La faiblesse de la Francia Occidentalis de Charles-le-Chauve les incitent à mener dès le IXe leurs raids sur les côtes de la Mer du Nord, de la Manche et de l'Atlantique du royaume carolingien :

  • en 843, une centaine de drakkars attaquent et pillent Nantes : l'évêque de Nantes sera tué dans sa cathédrale avec de nombreux fidèles,
  • en 845 : plus d’une centaine de drakkars remontent la Seine et pillent Paris en brûlant les monastères et les églises. L’armée royale de Charles-le-Chauve, désemparée, s’enfuie. Les vikings quittent la ville contre un tribu de 7000 livres d’argent,
  • en 852 : une centaine de drakkars s’installe en bord de Seine à Jeufosse, à mis chemin entre Rouen et Paris : ils pillent la vallée et incendient à Tours le Sanctuaire de Saint Martin, le plus populaire de Gaule. Charles-le-Chauve, aidé pourtant de son frère Lothaire, n’ose pas intervenir,
  • en 856 : Paris est à nouveau attaquée : ils menacent de tout brûler si on ne leur verse pas une forte somme d’argent : Charles le Chauve s’exécute,
  • ils récidivent en 858 et en 861.
  En savoir plus sur les explorations vikings en Islande, au Groenland ... et en Amérique 500 ans avant Christophe Colomb !

Les drakkars : (=landskip en langue normande)

Ces fameux bateaux, qui accueillaient environs 30 rameurs et pouvaient transporter de 50 à 70 guerrier, avaient les caractéristiques suivantes :

  • dimension effilée : 18m de long en moyenne (difficilement extensible car la quille était constituée d’une seule poutre en chêne) pour 2,5m de large,
  • structure assez plate pour remonter les cours des fleuves à la rame : le tirant d'eau n'était que de 50cm,
  • les flancs étaient constitués de planches qui se chevauchent successivement (comme les tuiles d’un toit) et des boucliers ronds protégeaient les flancs,

Détail de la tapisserie de Bayeux
  • la voile était carrée,
  • le pont ne comportait ni cabine ni banc : les rameurs s’assoient sur des malles contenant leurs armes et leurs rations alimentaires,
  • la proue était souvent ornée d’un dragon sculpté (drakkar en normand).

Les drakkars pouvaient filer à 5 noeuds à la rame et sous conditions favorables, ils pouvaient faire des pointes à 9 noeuds (Orange II a depuis fait le tour du monde à 40 noeuds en moyenne !).
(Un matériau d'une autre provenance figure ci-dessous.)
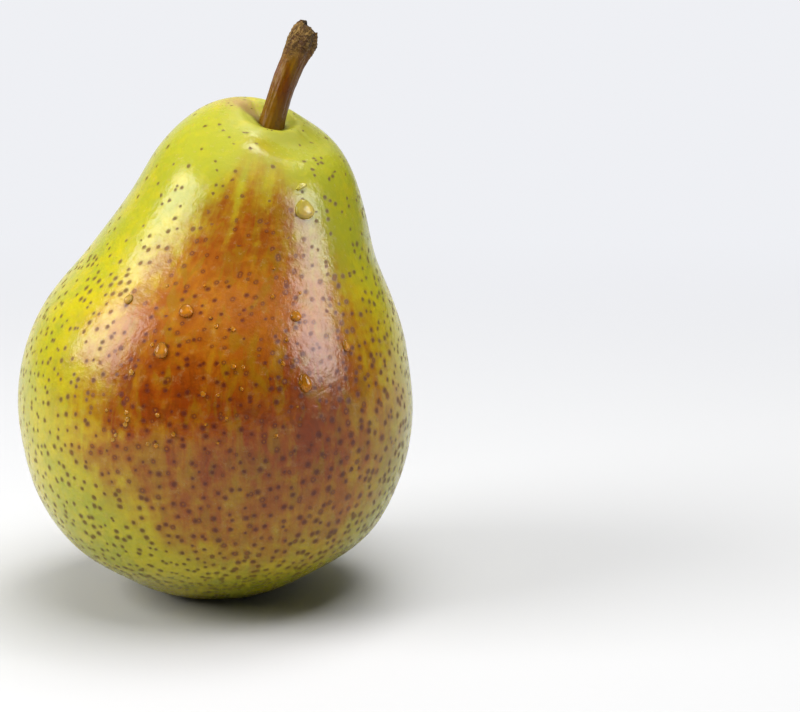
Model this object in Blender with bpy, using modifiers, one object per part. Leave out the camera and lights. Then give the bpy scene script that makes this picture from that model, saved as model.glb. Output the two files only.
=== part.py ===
"""A ripe pear standing on its eye end.

Three pieces: the fruit, its woody stem in a socket in the top hollow, and the dried eye in the basin
underneath. The fruit and the stem are both swept shapes: a round section grows and shrinks along a
bent core, and small lobes take it out of true. Metres, +Z up, and the table is at height zero.
"""

import math

import bmesh
import bpy
import numpy as np

MM = 0.001

# Driving dimensions
BELLY_RADIUS = 33.8 * MM
FRUIT_HEIGHT = 82.5 * MM  # table to the middle of the top hollow's rim
NECK_SHIFT = 8.9 * MM  # how far that rim stands to the side (+X) of the belly's middle
TOP_TILT = math.radians(25)  # how far the top hollow leans from level
TILT_TOWARD = math.radians(-45)  # the side that it faces, turned from +X
FIT_GAP = 0.3 * MM  # clear space between the flesh and what is set in it

# The fruit's outline from the eye basin up to the floor of the top hollow. Each ring has its radius
# as a share of the belly's, its height as a share of the fruit's, and its shares of shift and tilt.
FRUIT_OUTLINE = (
    (0.000, 0.056, 0.00, 0.00),  # floor of the eye basin
    (0.107, 0.051, 0.00, 0.00),
    (0.165, 0.030, 0.00, 0.00),  # wall of the basin
    (0.203, 0.008, 0.00, 0.00),
    (0.225, 0.000, 0.00, 0.00),  # inner edge of the flat ring that the fruit stands on
    (0.262, 0.000, 0.00, 0.00),  # and its outer edge
    (0.368, 0.017, 0.00, 0.00),
    (0.508, 0.047, 0.00, 0.00),
    (0.780, 0.127, 0.03, 0.00),
    (0.930, 0.239, 0.01, 0.00),
    (1.000, 0.377, 0.00, 0.00),  # belly
    (0.968, 0.498, 0.00, 0.00),
    (0.878, 0.608, 0.09, 0.05),
    (0.718, 0.717, 0.36, 0.13),  # waist, where the outline turns hollow
    (0.596, 0.814, 0.62, 0.22),
    (0.490, 0.904, 0.80, 0.41),  # neck
    (0.384, 0.955, 0.93, 0.66),  # shoulder
    (0.242, 0.985, 1.00, 1.00),
    (0.170, 0.993, 1.05, 1.00),  # rim of the top hollow
    (0.105, 0.979, 1.07, 0.95),  # floor, where the flesh meets the stem
    (0.000, 0.970, 1.07, 0.90),
)

# Lobes of the fruit: how many round the core, how deep as a share of the radius, and where one points
EYE_LOBES = (5, 0.022, math.radians(18))
BODY_LOBES = (3, 0.010, math.radians(100))
OVAL = (2, 0.006, math.radians(60))
EYE_LOBE_HEIGHT = 26 * MM  # the eye's lobes fade out by here
BODY_LOBE_START = 20 * MM  # and the body's have full depth from here up
LOBE_CORE = (8 * MM, 16 * MM)  # radii inside which the eye's and the body's lobes fade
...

Représentation 3D du site image-in-air3d par pjero

 

L'aristocratie étend son pouvoir : naissance de la féodalité

Les grands du royaume profitent des troubles provoqués par les normands pour reprendre leur indépendance ou bénéficier de nouvelles terres :

  • Pour avoir vaillamment participé à la défense de Tours contre les normands en 853, le roi concède l'Anjou en 864 à Robert-le-Fort. Il sera l'ancêtre des robertiens, qui donnera naissance à la future dynastie des capétiens (voir leur arbre généalogique).
  • Le comte de Flandre reprend son indépendance vers 880, suivi du Duc de Bourgogne.

Impuissant face à cette insubordination, Charles-le-Chauve publie à l'occasion d'une assemblée générale à Quiercy-sur-Oise en 877 un capitulaire reconnaissant le principe d'hérédité des charges et des bénéfices : c'est une immense victoire de l'aristocratie car auparavant, le roi distribuait ses comtés à ses bons vassaux et les reprenait aux moins méritants.

Le roi Charles-le-Chauve meurt en 877 après avoir tenté, suite à une demande du Pape, d'arrêter les sarrasins en Italie du Sud.

Sa mort va encore affaiblir le pouvoir royal des carolingiens : son seul fils survivant Louis II-le-Bègue lui succède : mais aucun successeur ne pourra se passer de l'appui des grands seigneurs que Charlemagne était parvenu à contrôler et ces derniers en profitent pour :

  • étendre leur pouvoir : fabrication de monnaie, levée des impôts, justice, ...
  • assurer la défense que la royauté est incapable d'assurer, en constituant des armées et en construisant des châteaux-fort.

La fin du IXe est donc marquée par la constitution de grandes principautés : le pouvoir du roi est amoindrit et cela contribuera à l'initialisation de la féodalité.